Multiscale coupled modeling of coalbed methane and water extraction from coal reservoirs with fractures and barriers

This study introduces a fully coupled two-phase flow and geomechanics model to simulate the extraction of coalbed methane (CBM) and water from coal reservoirs with conductive fractures and blocking barriers, characterized by high and low permeability, respectively. These fractures and barriers are modeled as low-dimensional objects. The accuracy of the proposed model is first validated against a reference case using the open-source simulator DuMux. Following validation, the model is applied to a coal reservoir with a discrete fracture network to simulate CBM and water production. The simulation results reveal that gas and water extraction decrease both nonwetting phase saturation and pressure, with pressure decreasing more rapidly. This leads to permeability changes due to depressurization and shrinkage-induced strain. Fracture permeability near the well decreases, while it significantly increases in the far-field region. Sensitivity analysis indicates that higher initial permeability and lower entry pressure of fractures enhance CBM productivity.
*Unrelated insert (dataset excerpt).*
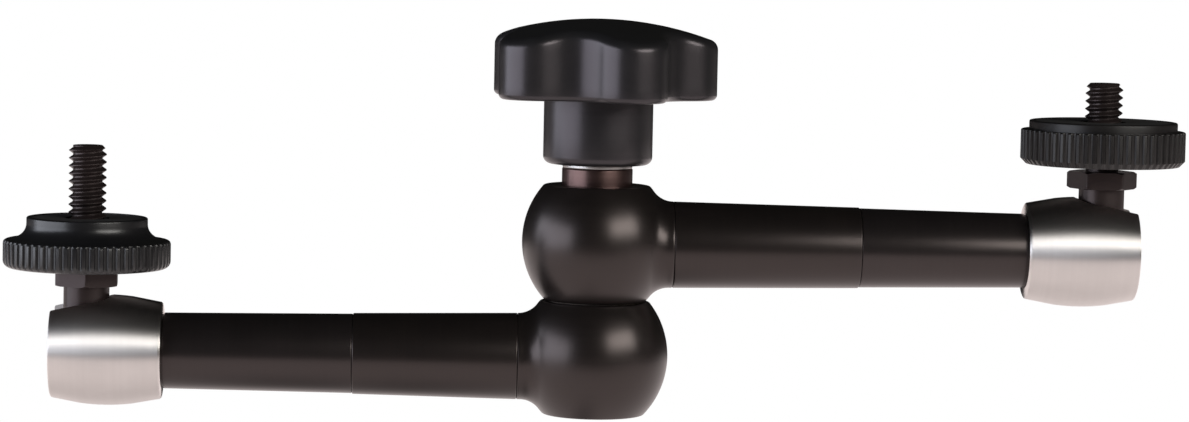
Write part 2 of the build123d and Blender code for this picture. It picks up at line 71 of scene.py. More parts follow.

The relationship between fracture stiffness, matrix elasticity, and production exhibits non-monotonic behavior. As fracture stiffness increases and matrix elasticity decreases, production may initially decline but increase again. These results highlight the complex interaction between fracture and matrix properties, where fracture permeability plays a key role in determining both production rates and cumulative production. Fracture angles influence the connectivity of the network, significantly affecting fluid flow, pressure changes, and production rates, even with similar initial permeability and fracture density. Overall, this study offers valuable insights for more accurate predictions of CBM production.